Oracle popularity is shrinking, Amazon is on the rise

Recent years have seen changes in the source of Java Developer Kit (JDK) distributions in use. Where many developers used to get their JDK from Oracle, the open-sourcing of Java in the OpenJDK project has yielded a wealth of options.

The following table shows movement away from Oracle binaries after their more restrictive licensing of their JDK 11 distribution (before their return to a more open stance with Java 17). In 2020, Oracle was the most popular vendor, comprising roughly 75% of the Java market. While they retain the top spot, their share is half what it was. Amazon has climbed dramatically to 22% of the market (up from 2.18% in 2020).

Since November 2021, we’ve also observed an interesting shift in these numbers beyond the general movement away from Oracle. Prior to the release of Java 17, Eclipse Adoptium and Amazon were in almost identical opposite spots in this list.

Containers run everything around us

Containerizing applications have become extremely mainstream, and the New Relic Java application data bears out this trend. More than 70% of Java applications reporting to New Relic do so from a container.

Compute settings in containers

Containers impact how people allocate compute and memory resources. For example, the New Relic data shows a much higher percentage of applications running with fewer than four cores when in containers.

The drive to run smaller makes a lot of sense in cloud environments where people are often deploying containers. But this trend can pose unexpected issues for some applications. In particular, many of the concurrent benefits from the default G1 garbage collector on recent Java virtual machines (JVMs) vanish when running with fewer than two cores. All those single-core instances may as well be using the serial collector—and paying the performance cost of that—but many probably don’t even know it.

Memory settings in containers

Similar trends surface when comparing memory settings, with a tendency towards smaller instances in containers. The New Relic data shows only about 80% of containerized applications explicitly request an upper bound on JVM memory through either the -Xmx or -XX:MaxRAMPercentage flags. Container awareness features in the JVM, since version 9, mean this probably isn’t a safety issue for these applications like it used to be, as long as the JVM is the only process running in each container.

Garbage in, garbage out

Given its central role in JVM performance, garbage collection (GC) remains a topic of much discussion in the community.

New Relic data shows distinct changes to garbage collector usage after Java 8. This isn’t surprising given the updated defaults and greater performance available with the G1 collector on Java 11 and later.

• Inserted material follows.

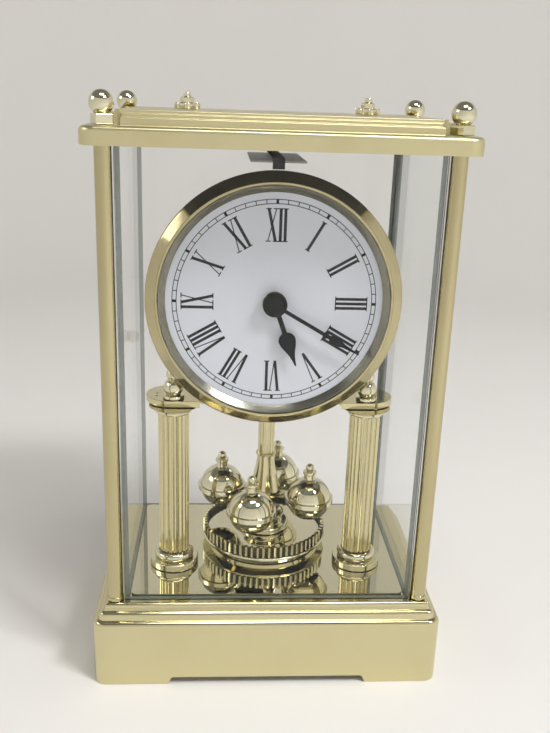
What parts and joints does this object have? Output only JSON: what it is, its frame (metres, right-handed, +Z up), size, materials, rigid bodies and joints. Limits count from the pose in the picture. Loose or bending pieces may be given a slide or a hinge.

G1 is the clear favorite for those who’ve left Java 8 behind. Other experimental collectors that have appeared post-Java 8 (ZGC and Shenandoah) still show small usage in production systems, but that’s to be expected since neither reached production-ready status until recently.

Methodology

The data for this report was drawn entirely from applications reporting to New Relic in January 2022 and does not provide a global picture of Java usage. New Relic anonymized and deliberately coarse-grained the appropriate data to give general overviews of the Java ecosystem. Any detailed information that could help attackers and other malicious parties was deliberately left out of the report.